KUALA LUMPUR, Aug 8 — Malaysia’s exposure to global markets, especially in Europe and the United States, as well as its budget deficit, is likely to hamper economic growth until next year, with international investment bank Goldman Sachs downgrading today its GDP forecast for the country.
Prime Minister Datuk Seri Najib Razak’s Barisan Nasional (BN) government is expected to face more pressure on the economic front after Goldman Sachs downgraded Malaysia’s GDP forecast for this year and the next.
Goldman Sachs’s downgrade was sparked by concerns that the tightening US budget will limit export growth in Asia over the next 12 months.
The investment bank revised its forecast for the national economy to five per cent from 5.4 per cent for this full year and similarly cut next year’s GDP growth projection to 5.2 per cent from 5.6 per cent previously.
“Korea and Taiwan have shifted quickly towards high value-added products like smartphones and tablets [and] have kept their exports resilient, whereas exports of semiconductors and PC components have generally had relatively poor growth,” it said in a report today.
In a separate statement ratings agency Standard and Poor’s also said that a new global financial crisis would hit Asia harder than the last one, especially nations heavily exposed to offshore markets or still repairing budgets from the 2008-2009 crisis.
Standard and Poor’s listed Malaysia as one of the countries still repairing budgets from the 2008-2009 crisis and pointed out that it would have limited capacity to intervene in the economy.
The Najib administration has been committed to trimming the budget deficit from a two-decade high of seven per cent in 2009 to 5.4 per cent this year but surging inflation — especially in urban centres where his coalition is weakest — has forced Putrajaya to rethink its timetable for subsidy cuts.
After hitting a two-year peak of three per cent in March, the consumer price index has continued to rise, hitting 3.5 per cent in June as the government increased fuel, electricity and sugar prices to prevent the subsidy bill from doubling to RM21 billion.
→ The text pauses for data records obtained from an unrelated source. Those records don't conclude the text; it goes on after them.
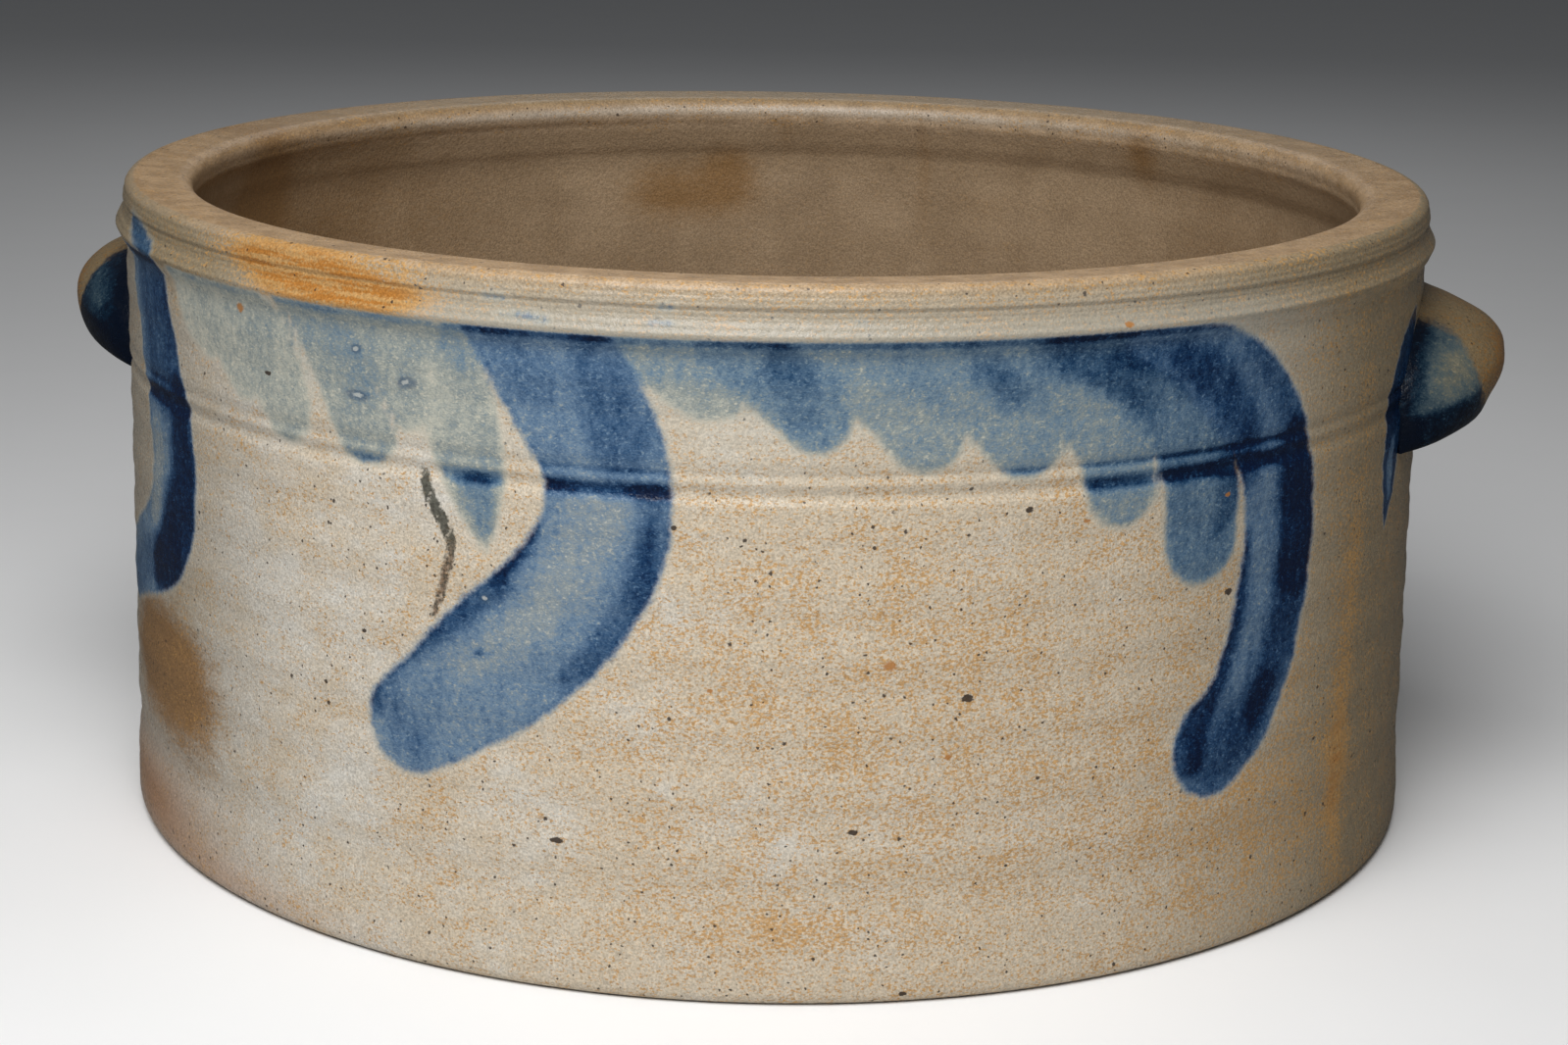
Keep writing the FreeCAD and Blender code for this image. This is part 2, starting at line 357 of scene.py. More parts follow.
# Cobalt brushed on the wall round the ends of the lugs, as angles from the lug's middle
LUG_STROKE = [(-11.0, 134, 3.5), (-14.2, 126, 6.5), (-16.0, 117, 8.5), (-16.8, 108, 7.5),
              (-17.6, 99, 5.2), (-18.0, 91, 2.2), (-17.9, 87, 0.6)]
LUG_TAIL = [(-17.0, 108, 1.2), (-17.4, 101, 2.6), (-17.7, 94, 1.3)]

# One long scratch down the front
SCAR = [(-27.4, 115, 1.1), (-26.4, 108, 1.7), (-25.0, 101, 1.5), (-25.0, 96, 1.2),
        (-25.5, 90, 1.2), (-26.6, 82, 0.8)]

NO_PAINT = 20.0           # mm outside every stroke
SIDES = (0.0, 180.0)      # the decorated front, and the same again on the back
LUG_MIDDLES = (90.0 - FRONT_TURN, -90.0 - FRONT_TURN)


def curve_through(points, per_span):
    """Smooth line through rows of numbers (Catmull-Rom), as an array."""
    rows = np.array(points, float)
    rows = np.vstack([2 * rows[0] - rows[1], rows, 2 * rows[-1] - rows[-2]])
    line = []
    for i in range(1, len(rows) - 2):
        a, b, c, d = rows[i - 1:i + 3]
        for t in np.linspace(0.0, 1.0, per_span, endpoint=False):
            line.append(0.5 * (2 * b + (c - a) * t + (2 * a - 5 * b + 4 * c - d) * t * t
                               + (3 * b - a - 3 * c + d) * t ** 3))
    line.append(rows[-2])
    return np.array(line)


def stroke_field(angle, height, stroke):
    """How far inside a stroke each point is (mm), and its place across it (-1 to 1)."""
    line = curve_through(stroke, 6)
    middle = line[:, 0].mean()
    offset = (angle - middle + 180.0) % 360.0 - 180.0
    x, y = offset * MM_PER_DEGREE, height
    px, py = (line[:, 0] - middle) * MM_PER_DEGREE, line[:, 1]
    inside = np.full(angle.shape, -FAR_AWAY)
    across = np.zeros(angle.shape)
    for i in range(len(line) - 1):
        dx, dy = px[i + 1] - px[i], py[i + 1] - py[i]
        t = np.clip(((x - px[i]) * dx + (y - py[i]) * dy) / (dx * dx + dy * dy), 0.0, 1.0)
        away = np.hypot(x - px[i] - t * dx, y - py[i] - t * dy)
        width = line[i, 2] + t * (line[i + 1, 2] - line[i, 2])
        side = np.sign((x - px[i]) * dy - (y - py[i]) * dx)
        better = width - away > inside
        inside = np.where(better, width - away, inside)
        across = np.where(better, -side * away / width, across)
    return inside, across


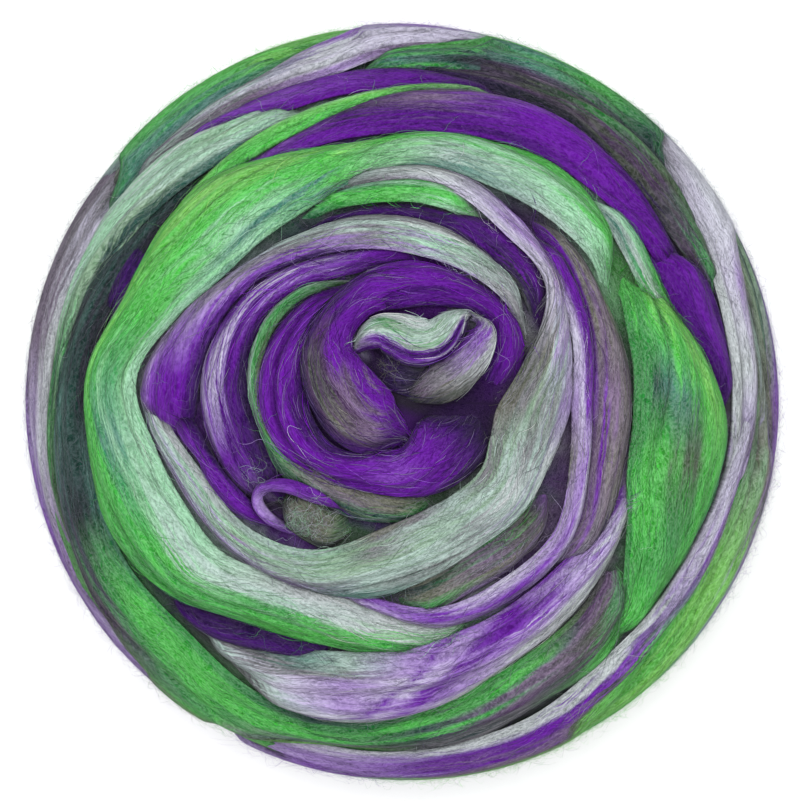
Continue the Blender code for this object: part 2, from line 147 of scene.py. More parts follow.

# Colours of the dyed wool, in sRGB. The tables below also use them for painted shade and painted
# highlights.
DYES = {
    "leaf": (70, 185, 65),
    "lime": (122, 203, 88),
    "grass": (45, 140, 60),
    "sea": (60, 120, 105),
    "pine": (30, 72, 62),
    "soot": (32, 40, 44),
    "sage": (126, 160, 128),
    "mint": (150, 205, 165),
    "frost": (165, 190, 180),
    "white": (194, 202, 203),
    "pearl": (199, 195, 217),
    "lilac": (156, 130, 190),
    "violet": (122, 60, 176),
    "purple": (98, 18, 153),
    "indigo": (64, 13, 108),
    "plum": (45, 25, 75),
    "grey": (115, 115, 120),
    "mauve": (112, 92, 122),
    "dusk": (74, 50, 88),
    "olive": (104, 107, 88),
    "moss": (66, 78, 58),
}

# A turn that runs round the ball. edges gives the seen radius of its inner and outer edge
# at every step of angle. A radius past the rim counts back inwards on the underside.
# lifts is how far it stands above the core, at places spread evenly. Its colours are named from the inner
# to the outer edge, at stations spread evenly from start to end. The dark ones (plum, soot, indigo) at a
# turn's edges and in its hollows are partly the wool's own colour and partly painted shade, where the turn
# dips under its neighbours.
Turn = namedtuple("Turn", "name first step edges lifts dyes")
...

The Umno president is also expected to call for general elections soon despite his mandate only expiring in early 2013.
Both government and opposition lawmakers have said that Najib should announce an election budget for next year as sustaining subsidies continues to put a strain on the Treasury.
Pressure from hardline Malay ground to maintain Bumiputera quotas is also threatening the prime minister’s economic transformation programme that aims to double per capita income by 2020.
In its report today, Goldman Sachs also cut Singapore’s GDP growth estimates to 4.8 per cent this year and five per cent for 2012, down from 5.5 per cent and 5.4 per cent respectively.
Indonesia and Thailand remain unchanged at 6.2 per cent and 3.8 per cent respectively for 2011 and 6.2 per cent and 4.2 per cent for 2012.
Malaysia’s projected earnings per share (EPS) were also slashed by 4.4 points to 9.9 per cent while Singapore’s was reduced from 5.2 per cent to three per cent.
Goldman Sachs nonetheless upgraded its call on Malaysia to overweight in line with its recommendation that investors focus on domestic and Asean cyclicals following the downgrade of US long-term credit rating.
But Standard and Poor’s warned that while its historic downgrade of US credit rating last Friday would not have immediate impact on sovereign borrowers in the region, export-dependent economies would bear the brunt of any future disruption in developed markets.
“Given the interconnectivity of the global markets, an unexpectedly sharp disruption in developed-world financial markets could change the picture,” it said.
“In this scenario, the experience of the global financial crisis of 2008-2009 shows that export-dependent economies with large exposures to the US and/or Europe would feel the most pronounced economic impacts.”
Standard and Poor’s listed those countries particularly vulnerable to disruptions in offshore capital markets as Pakistan, Sri Lanka, Fiji, Australia, New Zealand, South Korea and Indonesia.
It also said Malaysia — along with Japan, India, Taiwan and New Zealand — as having less fiscal capacity to respond to a fresh global crisis as government finances were still recovering from the recent downturn.